Aim
In full and without alteration, repeat the material.

Data lines
○ ○ ○ ○ ○ ○ ○

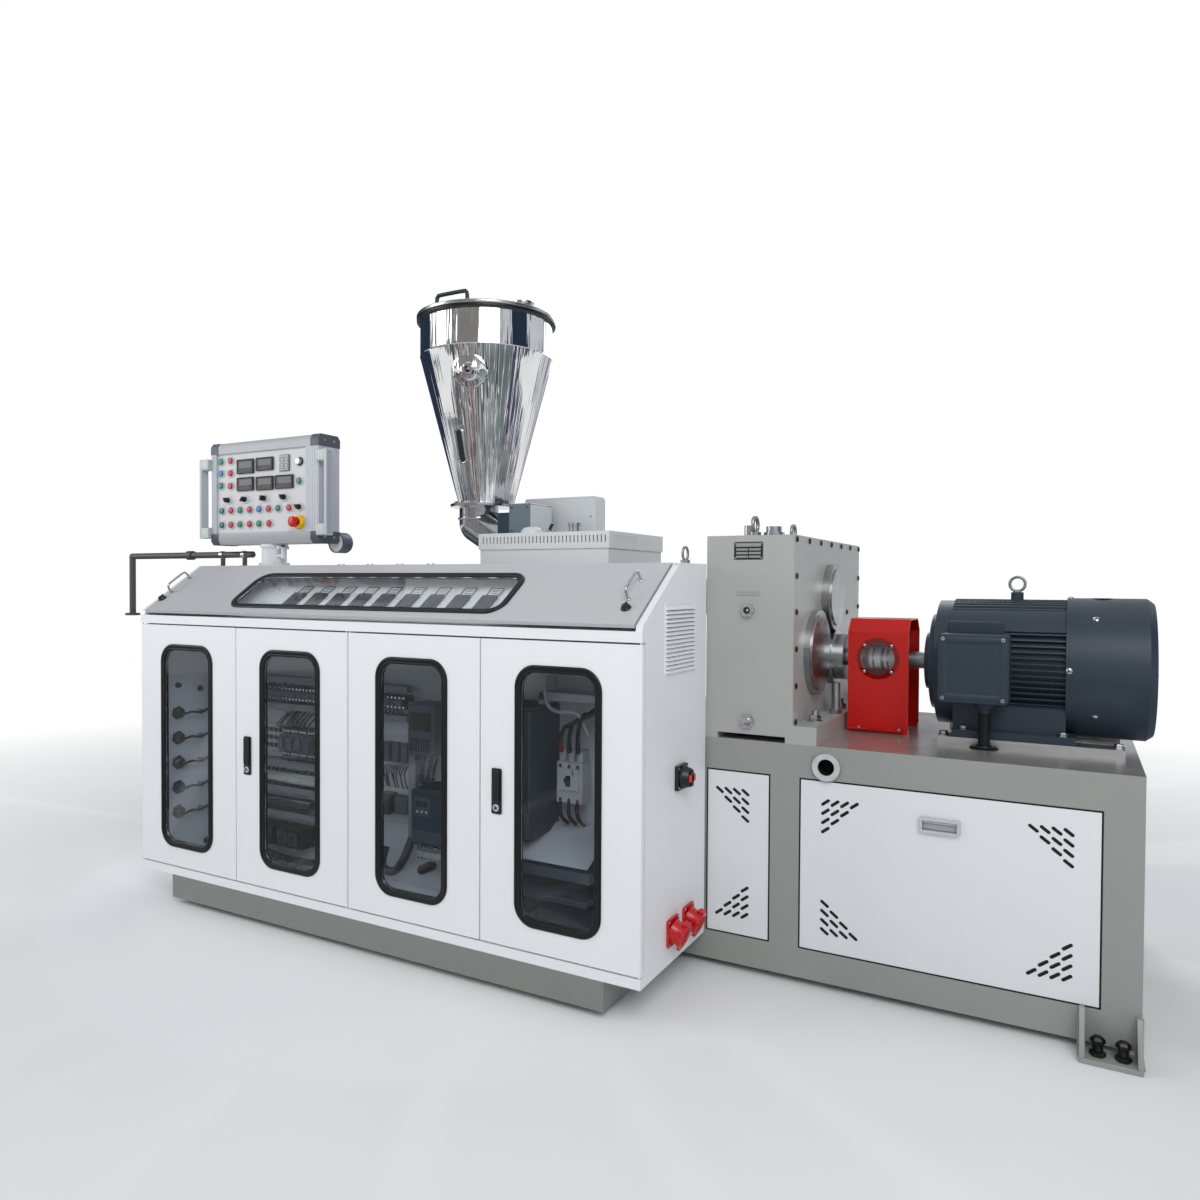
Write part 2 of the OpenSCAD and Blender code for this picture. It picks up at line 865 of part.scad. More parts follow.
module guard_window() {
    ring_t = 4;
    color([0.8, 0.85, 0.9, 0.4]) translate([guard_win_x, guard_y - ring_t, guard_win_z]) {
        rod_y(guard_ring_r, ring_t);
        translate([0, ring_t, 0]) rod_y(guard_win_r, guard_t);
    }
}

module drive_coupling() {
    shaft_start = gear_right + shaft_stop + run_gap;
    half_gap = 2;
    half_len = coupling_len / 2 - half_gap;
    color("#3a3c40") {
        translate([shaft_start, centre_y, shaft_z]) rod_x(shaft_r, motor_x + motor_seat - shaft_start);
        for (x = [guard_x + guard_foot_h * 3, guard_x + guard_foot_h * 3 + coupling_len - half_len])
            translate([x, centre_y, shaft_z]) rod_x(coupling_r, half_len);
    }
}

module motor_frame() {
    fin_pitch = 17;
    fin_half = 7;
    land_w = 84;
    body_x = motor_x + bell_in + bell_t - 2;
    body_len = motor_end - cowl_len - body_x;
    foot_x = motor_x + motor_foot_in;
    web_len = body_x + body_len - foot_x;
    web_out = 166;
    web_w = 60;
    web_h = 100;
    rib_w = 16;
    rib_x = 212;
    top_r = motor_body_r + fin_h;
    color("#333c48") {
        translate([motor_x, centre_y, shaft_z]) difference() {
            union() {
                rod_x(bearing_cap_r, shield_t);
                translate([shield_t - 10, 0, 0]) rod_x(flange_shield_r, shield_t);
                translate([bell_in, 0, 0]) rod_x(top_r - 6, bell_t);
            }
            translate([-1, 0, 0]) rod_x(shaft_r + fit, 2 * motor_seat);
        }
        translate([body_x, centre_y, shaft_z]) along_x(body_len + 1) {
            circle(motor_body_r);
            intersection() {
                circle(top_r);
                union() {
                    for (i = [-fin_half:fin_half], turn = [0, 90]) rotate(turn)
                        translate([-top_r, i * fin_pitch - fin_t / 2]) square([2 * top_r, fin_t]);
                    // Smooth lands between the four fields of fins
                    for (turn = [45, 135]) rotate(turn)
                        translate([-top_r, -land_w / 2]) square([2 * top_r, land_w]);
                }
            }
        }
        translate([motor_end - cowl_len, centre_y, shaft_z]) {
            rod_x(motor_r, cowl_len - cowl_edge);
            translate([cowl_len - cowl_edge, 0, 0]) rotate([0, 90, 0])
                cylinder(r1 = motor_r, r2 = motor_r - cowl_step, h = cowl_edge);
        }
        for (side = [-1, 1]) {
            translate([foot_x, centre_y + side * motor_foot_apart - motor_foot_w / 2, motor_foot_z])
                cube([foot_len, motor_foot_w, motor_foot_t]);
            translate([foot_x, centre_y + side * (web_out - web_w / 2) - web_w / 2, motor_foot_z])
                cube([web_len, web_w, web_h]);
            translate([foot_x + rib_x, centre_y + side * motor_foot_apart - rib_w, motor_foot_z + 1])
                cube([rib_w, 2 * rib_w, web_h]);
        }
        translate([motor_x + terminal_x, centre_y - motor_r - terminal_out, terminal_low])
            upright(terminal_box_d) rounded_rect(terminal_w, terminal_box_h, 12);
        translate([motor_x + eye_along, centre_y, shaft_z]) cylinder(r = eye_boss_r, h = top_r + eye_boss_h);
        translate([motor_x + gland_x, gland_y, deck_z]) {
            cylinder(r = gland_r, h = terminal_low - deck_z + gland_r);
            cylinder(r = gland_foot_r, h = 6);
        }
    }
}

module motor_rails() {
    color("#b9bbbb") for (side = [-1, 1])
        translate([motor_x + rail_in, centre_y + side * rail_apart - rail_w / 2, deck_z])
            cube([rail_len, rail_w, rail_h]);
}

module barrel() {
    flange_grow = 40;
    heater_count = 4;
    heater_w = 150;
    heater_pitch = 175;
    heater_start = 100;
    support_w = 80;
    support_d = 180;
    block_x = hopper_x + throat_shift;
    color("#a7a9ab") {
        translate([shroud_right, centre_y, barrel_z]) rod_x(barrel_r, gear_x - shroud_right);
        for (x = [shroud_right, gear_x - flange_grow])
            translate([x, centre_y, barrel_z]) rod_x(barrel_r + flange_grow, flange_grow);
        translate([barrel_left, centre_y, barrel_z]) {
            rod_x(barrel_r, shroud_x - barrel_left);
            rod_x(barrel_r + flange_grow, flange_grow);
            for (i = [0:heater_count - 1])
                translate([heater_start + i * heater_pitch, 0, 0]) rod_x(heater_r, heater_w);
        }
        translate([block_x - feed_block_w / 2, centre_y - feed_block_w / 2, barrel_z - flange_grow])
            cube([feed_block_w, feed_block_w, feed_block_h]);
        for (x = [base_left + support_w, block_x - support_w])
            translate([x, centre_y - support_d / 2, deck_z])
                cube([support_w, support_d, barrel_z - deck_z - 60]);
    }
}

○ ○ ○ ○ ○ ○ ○

Answer to this task
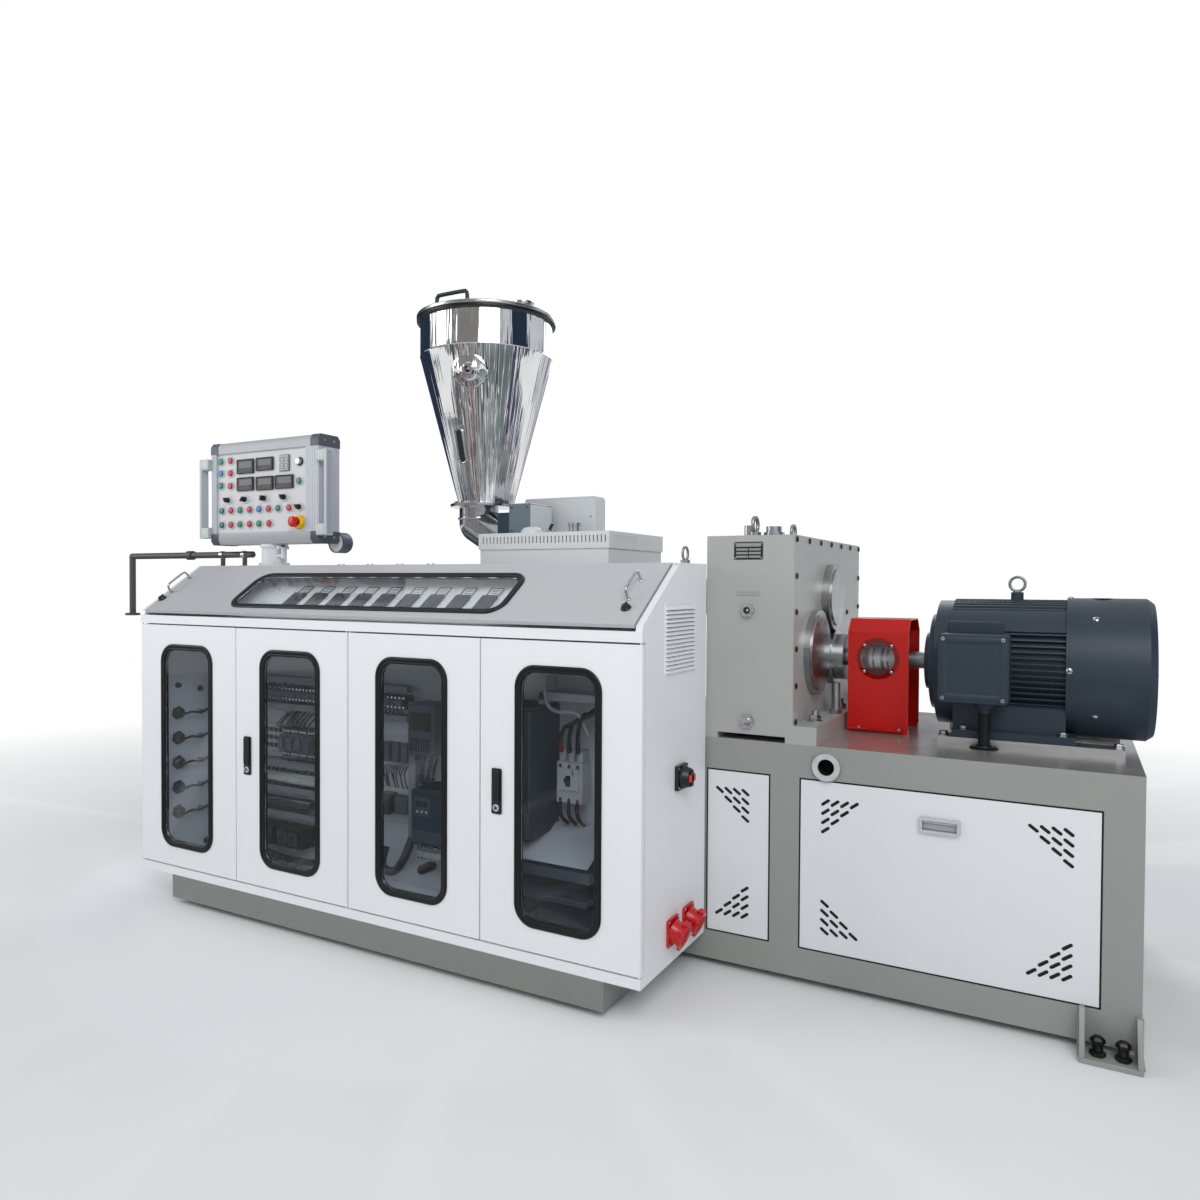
Write part 2 of the OpenSCAD and Blender code for this picture. It picks up at line 865 of part.scad. More parts follow.
module guard_window() {
    ring_t = 4;
    color([0.8, 0.85, 0.9, 0.4]) translate([guard_win_x, guard_y - ring_t, guard_win_z]) {
        rod_y(guard_ring_r, ring_t);
        translate([0, ring_t, 0]) rod_y(guard_win_r, guard_t);
    }
}

module drive_coupling() {
    shaft_start = gear_right + shaft_stop + run_gap;
    half_gap = 2;
    half_len = coupling_len / 2 - half_gap;
    color("#3a3c40") {
        translate([shaft_start, centre_y, shaft_z]) rod_x(shaft_r, motor_x + motor_seat - shaft_start);
        for (x = [guard_x + guard_foot_h * 3, guard_x + guard_foot_h * 3 + coupling_len - half_len])
            translate([x, centre_y, shaft_z]) rod_x(coupling_r, half_len);
    }
}

module motor_frame() {
    fin_pitch = 17;
    fin_half = 7;
    land_w = 84;
    body_x = motor_x + bell_in + bell_t - 2;
    body_len = motor_end - cowl_len - body_x;
    foot_x = motor_x + motor_foot_in;
    web_len = body_x + body_len - foot_x;
    web_out = 166;
    web_w = 60;
    web_h = 100;
    rib_w = 16;
    rib_x = 212;
    top_r = motor_body_r + fin_h;
    color("#333c48") {
        translate([motor_x, centre_y, shaft_z]) difference() {
            union() {
                rod_x(bearing_cap_r, shield_t);
                translate([shield_t - 10, 0, 0]) rod_x(flange_shield_r, shield_t);
                translate([bell_in, 0, 0]) rod_x(top_r - 6, bell_t);
            }
            translate([-1, 0, 0]) rod_x(shaft_r + fit, 2 * motor_seat);
        }
        translate([body_x, centre_y, shaft_z]) along_x(body_len + 1) {
            circle(motor_body_r);
            intersection() {
                circle(top_r);
                union() {
                    for (i = [-fin_half:fin_half], turn = [0, 90]) rotate(turn)
                        translate([-top_r, i * fin_pitch - fin_t / 2]) square([2 * top_r, fin_t]);
                    // Smooth lands between the four fields of fins
                    for (turn = [45, 135]) rotate(turn)
                        translate([-top_r, -land_w / 2]) square([2 * top_r, land_w]);
                }
            }
        }
        translate([motor_end - cowl_len, centre_y, shaft_z]) {
            rod_x(motor_r, cowl_len - cowl_edge);
            translate([cowl_len - cowl_edge, 0, 0]) rotate([0, 90, 0])
                cylinder(r1 = motor_r, r2 = motor_r - cowl_step, h = cowl_edge);
        }
        for (side = [-1, 1]) {
            translate([foot_x, centre_y + side * motor_foot_apart - motor_foot_w / 2, motor_foot_z])
                cube([foot_len, motor_foot_w, motor_foot_t]);
            translate([foot_x, centre_y + side * (web_out - web_w / 2) - web_w / 2, motor_foot_z])
                cube([web_len, web_w, web_h]);
            translate([foot_x + rib_x, centre_y + side * motor_foot_apart - rib_w, motor_foot_z + 1])
                cube([rib_w, 2 * rib_w, web_h]);
        }
        translate([motor_x + terminal_x, centre_y - motor_r - terminal_out, terminal_low])
            upright(terminal_box_d) rounded_rect(terminal_w, terminal_box_h, 12);
        translate([motor_x + eye_along, centre_y, shaft_z]) cylinder(r = eye_boss_r, h = top_r + eye_boss_h);
        translate([motor_x + gland_x, gland_y, deck_z]) {
            cylinder(r = gland_r, h = terminal_low - deck_z + gland_r);
            cylinder(r = gland_foot_r, h = 6);
        }
    }
}

module motor_rails() {
    color("#b9bbbb") for (side = [-1, 1])
        translate([motor_x + rail_in, centre_y + side * rail_apart - rail_w / 2, deck_z])
            cube([rail_len, rail_w, rail_h]);
}

module barrel() {
    flange_grow = 40;
    heater_count = 4;
    heater_w = 150;
    heater_pitch = 175;
    heater_start = 100;
    support_w = 80;
    support_d = 180;
    block_x = hopper_x + throat_shift;
    color("#a7a9ab") {
        translate([shroud_right, centre_y, barrel_z]) rod_x(barrel_r, gear_x - shroud_right);
        for (x = [shroud_right, gear_x - flange_grow])
            translate([x, centre_y, barrel_z]) rod_x(barrel_r + flange_grow, flange_grow);
        translate([barrel_left, centre_y, barrel_z]) {
            rod_x(barrel_r, shroud_x - barrel_left);
            rod_x(barrel_r + flange_grow, flange_grow);
            for (i = [0:heater_count - 1])
                translate([heater_start + i * heater_pitch, 0, 0]) rod_x(heater_r, heater_w);
        }
        translate([block_x - feed_block_w / 2, centre_y - feed_block_w / 2, barrel_z - flange_grow])
            cube([feed_block_w, feed_block_w, feed_block_h]);
        for (x = [base_left + support_w, block_x - support_w])
            translate([x, centre_y - support_d / 2, deck_z])
                cube([support_w, support_d, barrel_z - deck_z - 60]);
    }
}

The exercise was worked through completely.